Another CFB unit currently under construction will use 20 percent biomass from the first day it goes into service. Dominion’s Virginia City Hybrid Energy Center will burn a mixture of 80 percent waste coal and 20 percent forestry wood chip product when it begins operating in 2012. Mark Mitchell, director of fossil and hydro for Dominion, said Dominion wanted to build a plant in the Virginia coal fields to burn the waste coal that had been accumulating for decades. “The old piles especially have pretty high heating values because the separation processes in those days weren’t as good,” he said.

Dominion already operates pulverized coal (PC) units (plants) as well as CFB units in West Virginia and Pennsylvania. The Hurt Plant in Pennsylvania runs 100 percent chipped wood from the lumber industry to produce 88 MW of power.

“We looked at supercritical and ultra-supercritical PC,” said Mitchell. “But you need a steady diet of a certain Btu coal.” Dominion also believed it would need a wet scrubber for a PC unit, which meant using more water. As a result, the company ruled out PC based on water use and lack of fuel flexibility. Dominion also considered integrated gasification combined cycle (IGCC) and completed water use comparisons on IGCC with and without air-cooled condensation.

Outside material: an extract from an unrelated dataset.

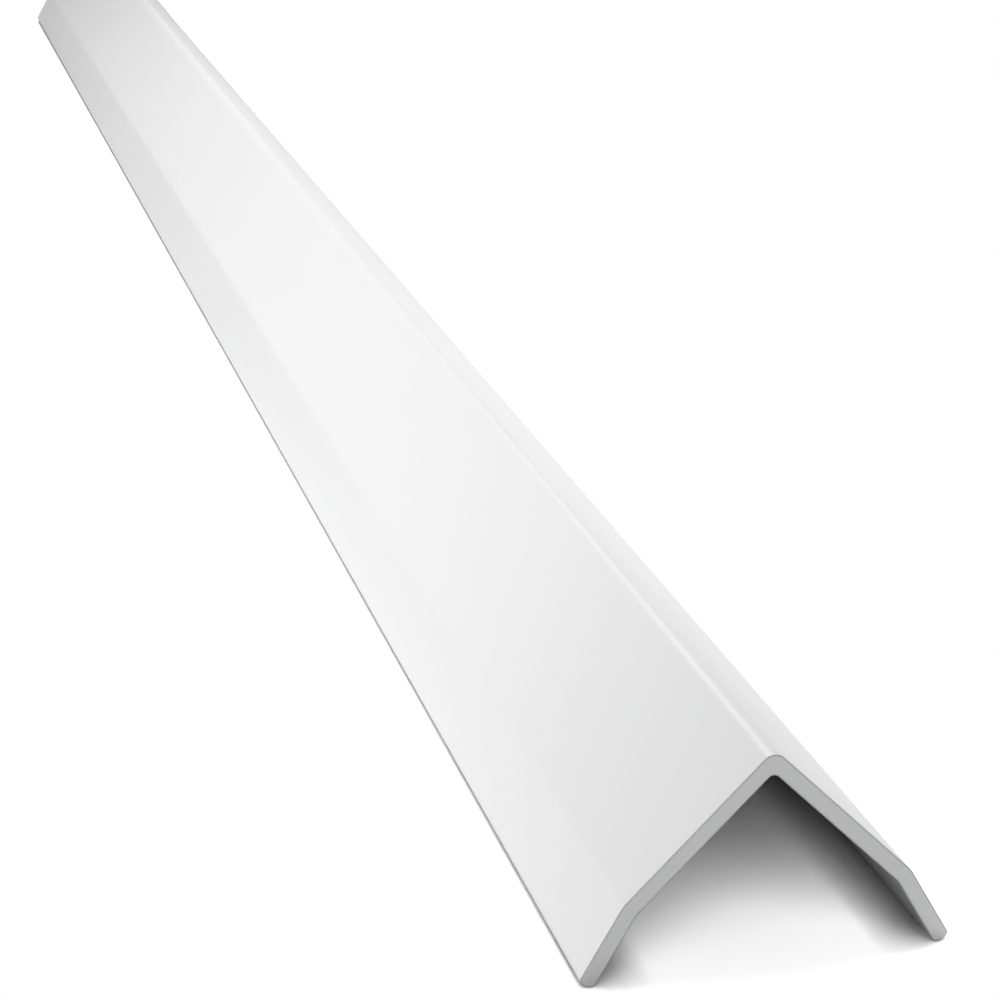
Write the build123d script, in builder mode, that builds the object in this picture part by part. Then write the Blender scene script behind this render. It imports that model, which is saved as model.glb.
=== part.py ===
from build123d import *
from math import cos, radians, sin
import os

os.makedirs("parts", exist_ok=True)

# A straight extruded aluminium edge trim for outside wall corners. It is an angle whose two
# equal legs each end in a lip turned in towards the wall, so that the free edges close tight.
# It stands on its two free edges with the corner up. Length runs along Y, and the origin is on
# the ground under the middle.

# Stock length and wall
length = 1000.0
wall = 3.0

# Legs, measured on the outside faces from one sharp corner to the next
corner_angle = 90.0
face_width = 35.5
lip_width = 15.0
lip_bend = 15.0

# Roundings of the section
corner_radius_outside = 2.5
corner_radius_inside = 1.2
bend_radius_inside = 2.0
edge_radius = 1.1

# A free edge is never rounded beyond the middle of its wall
free_edge_radius = min(edge_radius, 0.45 * wall)

# Directions down the right leg in the section, as angles from the section's horizontal
face_angle = -(180.0 - corner_angle) / 2
lip_angle = face_angle - lip_bend

# Height of the sharp outside corner above the ground that the rounded free edges touch
face_slope = radians(-face_angle)
lip_slope = radians(-lip_angle)
face_drop = face_width * sin(face_slope)
lip_drop = lip_width * sin(lip_slope) + wall * cos(lip_slope)
edge_rise = free_edge_radius * (sin(lip_slope) + cos(lip_slope) - 1)
corner_height = face_drop + lip_drop - edge_rise

section_plane = Plane(origin=(0, 0, corner_height), x_dir=(1, 0, 0), z_dir=(0, -1, 0))

# One extrusion: the outside line of one leg, mirrored and thickened by the wall
with BuildPart() as edge_trim:
    with BuildSketch(section_plane) as section:
        with BuildLine() as outside:
            face = PolarLine((0, 0), face_width, face_angle)
            PolarLine(face @ 1, lip_width, lip_angle)
            mirror(about=Plane.YZ)
            offset(amount=wall, side=Side.RIGHT, kind=Kind.INTERSECTION)
        make_face()

        # Bends between face and lip, on the outside and then on the inside of the wall
        outside_bends = section.vertices().group_by(Axis.Y)[3]
        fillet(outside_bends, radius=bend_radius_inside + wall)
        inside_bends = section.vertices().group_by(Axis.Y)[2]
        fillet(inside_bends, radius=bend_radius_inside)

        # Free edges: the four lowest corners
        levels = section.vertices().group_by(Axis.Y)
        fillet(levels[0] + levels[1], radius=free_edge_radius)

        # Corner of the angle: the two points on the line of symmetry
        outside_corner = section.vertices().sort_by(Axis.Y)[-1]
        fillet(outside_corner, radius=corner_radius_outside)
        inside_corner = section.vertices().sort_by(lambda point: abs(point.X))[0]
        fillet(inside_corner, radius=corner_radius_inside)
    extrude(amount=length / 2, both=True)

edge_trim.part.label = "edge_trim"
export_step(edge_trim.part, "parts/edge_trim.step")
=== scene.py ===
import bmesh
import bpy
import math
from mathutils import Matrix, Vector


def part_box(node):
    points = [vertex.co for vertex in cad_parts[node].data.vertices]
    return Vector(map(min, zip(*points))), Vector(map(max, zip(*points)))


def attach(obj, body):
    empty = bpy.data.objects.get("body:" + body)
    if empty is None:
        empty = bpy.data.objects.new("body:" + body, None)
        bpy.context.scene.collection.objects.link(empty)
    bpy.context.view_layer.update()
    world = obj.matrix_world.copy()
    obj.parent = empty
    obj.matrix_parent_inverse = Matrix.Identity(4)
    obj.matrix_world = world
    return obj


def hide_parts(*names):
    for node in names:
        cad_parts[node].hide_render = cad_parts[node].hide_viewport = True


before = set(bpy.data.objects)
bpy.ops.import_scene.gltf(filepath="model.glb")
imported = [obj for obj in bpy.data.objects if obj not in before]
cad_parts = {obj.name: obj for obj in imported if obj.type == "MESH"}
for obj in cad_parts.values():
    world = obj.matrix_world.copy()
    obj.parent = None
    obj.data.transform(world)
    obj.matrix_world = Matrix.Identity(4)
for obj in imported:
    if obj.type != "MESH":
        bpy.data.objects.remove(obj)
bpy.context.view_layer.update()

# Edge trim
# One straight aluminium extrusion: a right angle whose two legs each end in a lip turned in
# towards the wall. The bar is powder coated white all round, then sawn to length, so both cut
# ends show bare metal inside a thin rim of coat, with the saw's burr just taken off.
wall = 0.003
face_width = 0.0355
lip_width = 0.015
face_slope = math.radians(45)
lip_slope = math.radians(60)
corner_radius_outside = 0.0025
corner_radius_inside = 0.0012
bend_radius_inside = 0.002
bend_radius_outside = bend_radius_inside + wall
edge_radius = 0.0011
deburr = 0.00015
coat_thickness = 0.00009

low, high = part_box("edge_trim")
front = low.y
back = high.y


def down_leg(slope, distance):
    return Vector((math.cos(slope), -math.sin(slope))) * distance


def into_wall(slope, distance):
    return Vector((-math.sin(slope), -math.cos(slope))) * distance


def mirrored(point):
    return Vector((-point.x, point.y))


# Sharp corners of the right leg, measured from the sharp outside corner of the angle
outside_bend = down_leg(face_slope, face_width)
outside_tip = outside_bend + down_leg(lip_slope, lip_width)
inside_tip = outside_tip + into_wall(lip_slope, wall)
inside_corner = Vector((0, -wall / math.cos(face_slope)))
half_bend = (lip_slope - face_slope) / 2
inside_bend = outside_bend + into_wall(face_slope + half_bend, wall / math.cos(half_bend))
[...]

“IGCC was getting a lot of attention while our site selection was underway in 2005,” said Mitchell. One claim in favor of IGCC was its flexibility. But Dominion found that flexibility disappearing once the fuel and design were chosen. “IGCC is very inflexible so far as what fuel you can use,” Mitchell said. There also was a reliability issue because so few IGCC plants have been built.

“And there is definitely a price premium in building an IGCC,” he said.

In addition to CFB’s fuel flexibility, Dominion saw it could operate with low water consumption. The CFB could be equipped with an air-cooled condenser and a dry scrubber. Emission levels also looked favorable. “We looked at PC boilers and even new generation IGCC and believed we could get the same emission numbers with CFB. The configuration chosen was almost identical to that used by Cleco at Rodemacher: two Foster Wheeler CFB boilers feeding a single Toshiba steam turbine, with an expected net output of 585 MW using a blend of waste coal and wood chips.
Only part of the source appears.